Right-wing politicians can sometimes implement policies that left-wing politicians cannot, and vice versa under Cowen and Sutter’s only Nixon can go to China theorem:
The point is that politicians with a previous record of opposing a policy shift are often the only ones who can bring it about, because their policy support provides a credible signal of policy quality to the relevant interest groups who would otherwise oppose the policy.
Contemporary wisdom has it that only Nixon could go to China and make a deal because his decades of fierce anti-Communist stance gave him credibility with fellow conservatives and shielded him from any domestic attack.
Cowen and Sutter say that a policy could depend on information – on which policies or values everyone could potentially agree, or on which agreement is impossible.
Politicians, who value both re-election and policy outcomes, realise the nature of the issue better through inside and secret information and superior analytical skills (or access to those skills), whereas voters do not have access to such information base or skills.
Only a right-wing president can credibly signal the desirability of a left-wing course of action. A left-wing president’s rapprochement with China would be dismissed as a dovish sell-out. Nixon must be going to China because that is the best possible policy choice and he would never do so otherwise giving his previous record of firm anti-Communism.
Left-wing parties adopt right-wing policies because they are good ideas that will get them re-elected. Bob Hawke, Tony Blair, and Bill Clinton were centre-left economic reformers who can credibly signal the desirability of their economic reforms because of the brand name capital they invested in distributional concerns and protecting the poor.
The same goes for reforming the Resource Management Act (RMA) in New Zealand. Only a left-wing government can implement major reforms such as abolishing the Auckland urban limit and other restrictions on land supply. Deregulation is normally a right-wing policy.
The irony of National voting against freeing up restrictive zoning and land use rules. @dbseymour @bernardchickey… twitter.com/i/web/status/8…—
Phil Twyford (@PhilTwyford) April 12, 2017
When a left-wing policy undertake reform of land use regulation, things must be so bad on the housing affordability front that they accept that the reforms must be done despite their natural reluctance to deregulate anything on ideological grounds.
Up until past the 2014 New Zealand election, the Labour Party undertook scare tactics on land use regulation reform as a way winning votes from environmentally leaning voters.

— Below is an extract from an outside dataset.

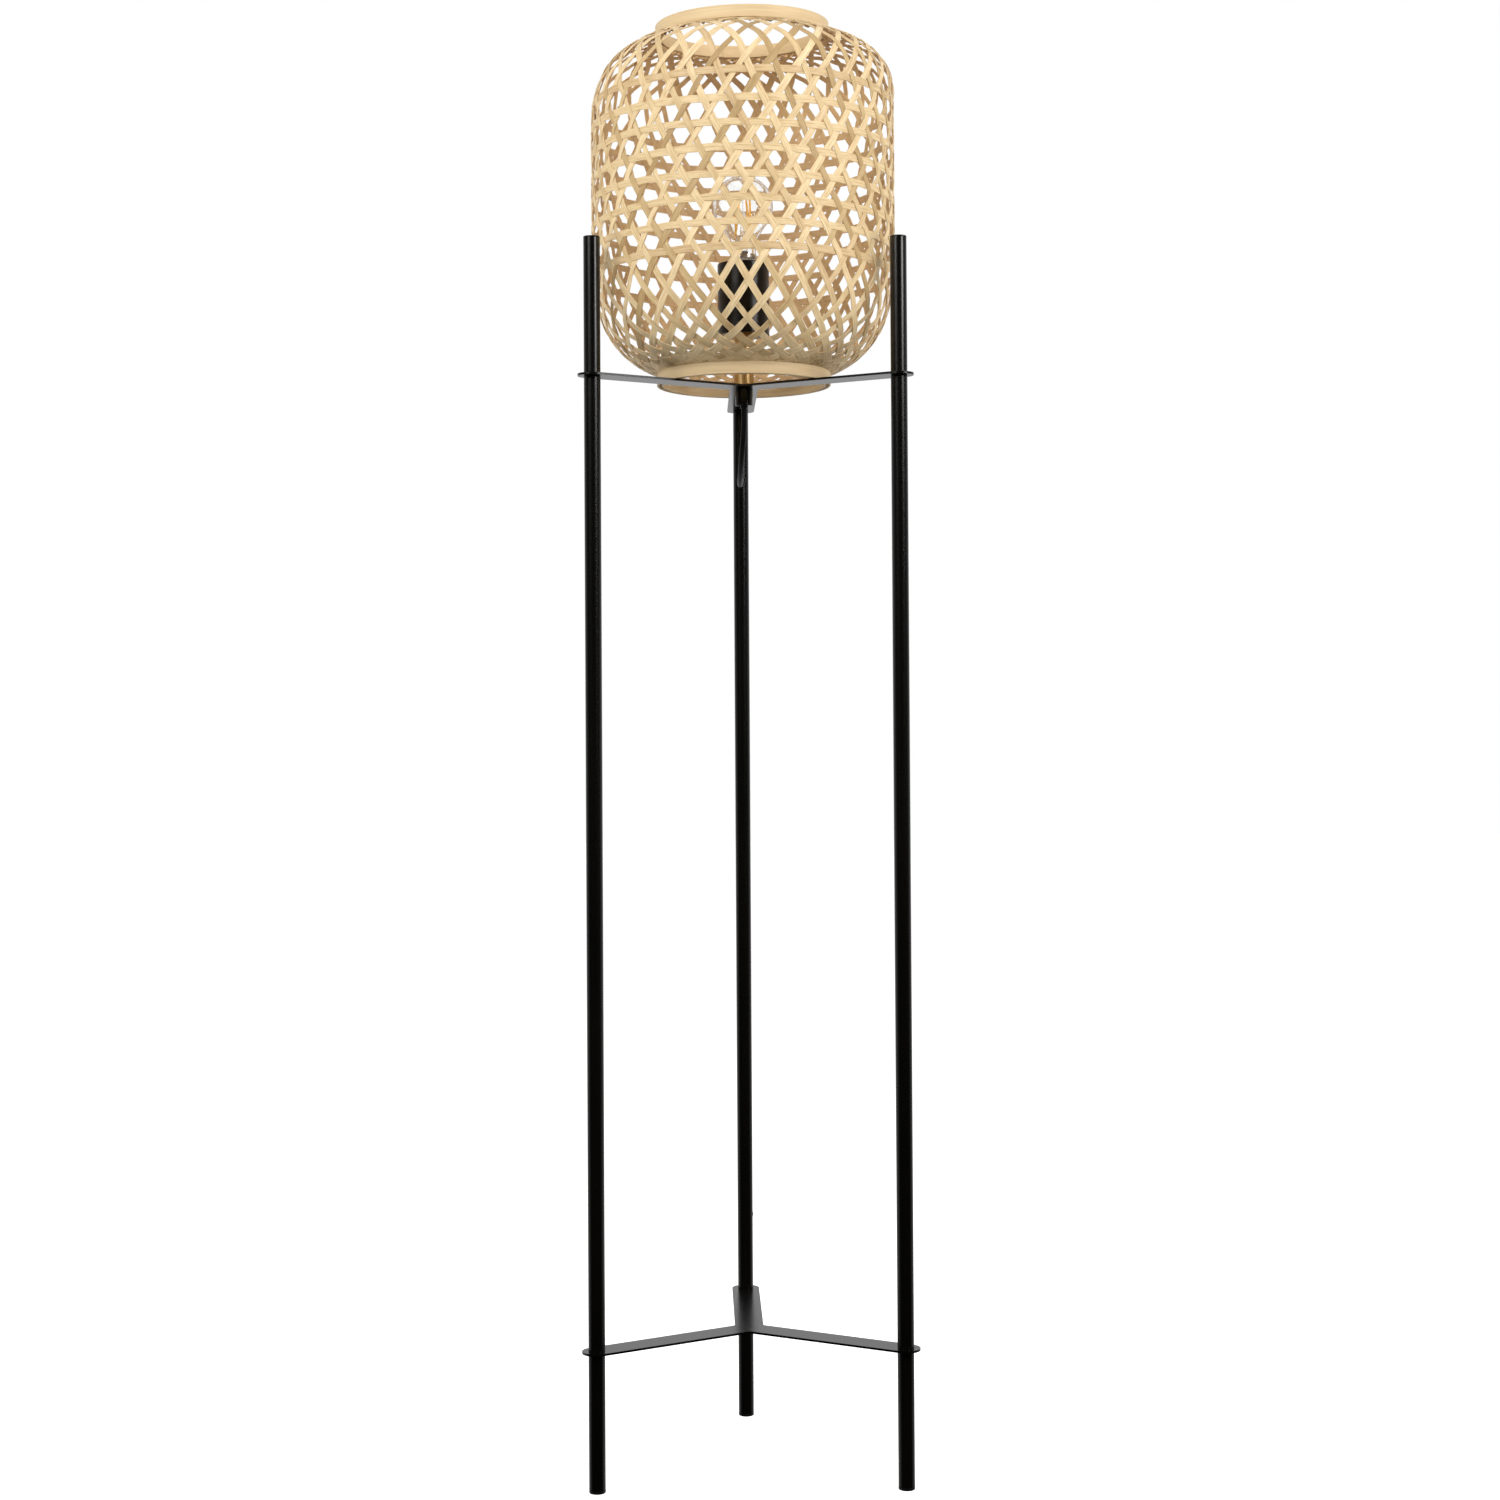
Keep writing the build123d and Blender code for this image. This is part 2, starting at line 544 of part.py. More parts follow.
    plug_x = sight_x(PLUG_Y)
    body_bottom = PIN_CLEARANCE + PIN_LENGTH
    body_top = body_bottom + PLUG_BODY[2]
    relief_top = body_top + PLUG_RELIEF
    bend = (PLUG_Y - away_y) / 2
    corner = bend * math.tan(math.radians(22.5))
    spring = run_top + 20  # where the lead starts to bend over
    start_x = hank_x + column
    cord_tube(
        "cord_to_plug",
        [
            (start_x, away_y, run_top),
            (start_x, away_y, spring + corner),
            (start_x - 0.2, away_y + bend - corner, spring + bend),
            (plug_x + 0.4, away_y + bend + corner, spring + bend),
            (plug_x, PLUG_Y, spring + corner),
            (plug_x, PLUG_Y + 0.4, spring - 20),
            (plug_x, PLUG_Y, relief_top - 4),
        ],
    )
    make_switch(hang_x, switch_bottom, switch_top)
    make_plug(plug_x, body_bottom, body_top, relief_top)


def make_switch(x, bottom, top):
    """An inline switch in two halves, with a rocker that faces +X."""
    thick, wide, tall = SWITCH_SIZE
    centre = (x, HANG_Y, SWITCH_Z)
    shell = Box(thick, wide, tall)
    shell = fillet(shell.edges().filter_by(Axis.X), 8.0)
    shell = fillet(shell.edges().group_by(Axis.X)[0] + shell.edges().group_by(Axis.X)[-1], 1.5)
    cavity = Box(thick - 2 * SWITCH_WALL, wide - 2 * SWITCH_WALL, tall - 2 * SWITCH_WALL)
    shell -= cavity
    shell -= Cylinder(cord_r + 0.1, tall + 10)
    window = Pos(thick / 2, 0, 0) * Box(2 * SWITCH_WALL + 1, ROCKER_SIZE[0] + 1.0, ROCKER_SIZE[1] + 2.0)
    screw_places = [(6.8, 21.0), (-6.8, -21.0)]
    posts = []
    screws = []
    for y, z in screw_places:
        posts.append(Pos(0, y, z) * Rot(0, 90, 0) * Cylinder(2.6, thick - 2 * SWITCH_WALL))
        shank = Pos(-thick / 2 + 4.5, y, z) * Rot(0, 90, 0) * Cylinder(1.2, 8.0)
        head = Pos(-thick / 2 + 0.55, y, z) * Rot(0, 90, 0) * Cylinder(2.0, 0.9)
        screws.append(shank + head)
    whole = shell + posts - window
    for screw in screws:
        whole -= screw
    front_half = whole & (Pos(thick / 4 + 5, 0, 0) * Box(thick / 2 + 10, wide + 5, tall + 5))
    back_half = whole & (Pos(-thick / 4 - 5, 0, 0) * Box(thick / 2 + 10, wide + 5, tall + 5))
    add("switch_front", Pos(*centre) * front_half)
    add("switch_back", Pos(*centre) * back_half)
    add("switch_screws", [Pos(*centre) * screw for screw in screws])

    # a shallow roof shape, which rests tipped to its off side
    half = ROCKER_SIZE[1] / 2
    pivot = thick / 2 - 2.2
    section = Polyline(
        (pivot - 1.8, 0, -half + 3.5),
        (pivot + 1.2, 0, -half),
        (pivot + 3.6, 0, -half),
        (pivot + 2.9, 0, 0),
        (pivot + 3.6, 0, half),
        (pivot + 1.2, 0, half),
        (pivot - 1.8, 0, half - 3.5),
        close=True,
    )
    rocker = extrude(make_face(section), ROCKER_SIZE[0] / 2, both=True)
    rocker = Pos(pivot, 0, 0) * Rot(0, ROCKER_TILT, 0) * Pos(-pivot, 0, 0) * rocker
    add("switch_rocker", Pos(*centre) * rocker)


def make_plug(x, body_bottom, body_top, relief_top):
    """A flat two-pin mains plug, pins down."""
    thick, wide, tall = PLUG_BODY
    face = Pos(x, PLUG_Y, body_bottom) * Rectangle(thick, wide)
    waist = Pos(x, PLUG_Y, body_bottom + tall * 0.55) * Rectangle(thick - 1.4, wide - 7)
    neck = Pos(x, PLUG_Y, body_top) * Rectangle(thick - 3.2, 14)
    sections = [fillet(s.vertices(), 3.0) for s in (face, waist, neck)]
    body = loft(sections)
    holes = []
    pins = []
    for side in (-1, 1):
        y = PLUG_Y + side * PIN_SPACING / 2
        root_top = body_bottom + PIN_ROOT_LENGTH
        pin = rod(PIN_D / 2, PIN_CLEARANCE, body_bottom - PIN_SHOULDER, x, y)
        pin = fillet(pin.edges().group_by(Axis.Z)[0], PIN_TIP_R)
        pins.append(pin + rod(PIN_ROOT_D / 2, body_bottom - PIN_SHOULDER, root_top, x, y))
        holes.append(rod(PIN_ROOT_D / 2, body_bottom - 1, root_top, x, y))
    for hole in holes:
        body -= hole
    add("plug_pins", pins)
    relief = cone_rod(4.6, 3.5, (x, PLUG_Y, body_top), (x, PLUG_Y, relief_top))
    relief -= rod(cord_r + 0.2, relief_top - 4.05, relief_top + 1, x, PLUG_Y)
    add("plug_body", body)
    add("plug_relief", relief)


make_stand()
make_lampholder()
make_bulb()
make_shade()
make_cord()
os.makedirs("parts", exist_ok=True)
for name, shape in parts.items():
    export_step(shape, f"parts/{name}.step")
print(len(parts), "sub-parts")
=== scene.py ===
# The looks of a tripod floor lamp: black steel posts and plates, and a lantern woven from bamboo
# strips in three directions around a bare bulb. Metres, +Z up, in the CAD model's frame.
import json
import math
import random

import bpy
import numpy as np
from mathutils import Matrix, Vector


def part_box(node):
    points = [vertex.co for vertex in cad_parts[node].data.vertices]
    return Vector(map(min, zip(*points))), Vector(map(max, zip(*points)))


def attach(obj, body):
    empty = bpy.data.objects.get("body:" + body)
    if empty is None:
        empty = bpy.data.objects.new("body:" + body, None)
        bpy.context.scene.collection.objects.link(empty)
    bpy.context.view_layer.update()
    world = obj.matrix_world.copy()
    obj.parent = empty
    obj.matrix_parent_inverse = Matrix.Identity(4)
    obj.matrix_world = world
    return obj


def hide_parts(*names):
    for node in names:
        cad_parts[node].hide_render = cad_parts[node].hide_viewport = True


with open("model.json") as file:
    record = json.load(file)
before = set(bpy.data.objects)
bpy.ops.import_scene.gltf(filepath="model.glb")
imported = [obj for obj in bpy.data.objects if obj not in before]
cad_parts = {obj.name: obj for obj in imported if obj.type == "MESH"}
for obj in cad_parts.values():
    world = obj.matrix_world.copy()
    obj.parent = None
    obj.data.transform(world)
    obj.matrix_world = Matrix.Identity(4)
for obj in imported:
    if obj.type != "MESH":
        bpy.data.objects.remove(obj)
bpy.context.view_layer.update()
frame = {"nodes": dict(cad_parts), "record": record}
nodes = frame["nodes"]
random.seed(11)


# ---- sizes read from the frame
bottom_hoop_low, bottom_hoop_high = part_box("bottom_outer_hoop")
top_hoop_low, top_hoop_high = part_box("top_outer_hoop")
inner_hoop_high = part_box("bottom_inner_hoop")[1]
SHADE_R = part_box("shade_weave")[1].x
HOOP_R = bottom_hoop_high.x
HOOP_H = bottom_hoop_high.z - bottom_hoop_low.z
SHADE_BOTTOM = bottom_hoop_low.z
SHADE_TOP = (top_hoop_low.z + top_hoop_high.z) / 2 + HOOP_H / 2
INNER_HOOP_R = inner_hoop_high.x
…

Housing affordability situation is now so bad, with a whole generation locked out of housing, that even the ideological opponents of deregulation accept that restrictions on the housing supply are a bad idea.
Naturally the Greens continue to have their head in the sand. That is the big difference between them and the Labour Party. The Greens are policy dilettantes. The Labour Party is made up of people who believe in making difficult choices and the need for trade-offs.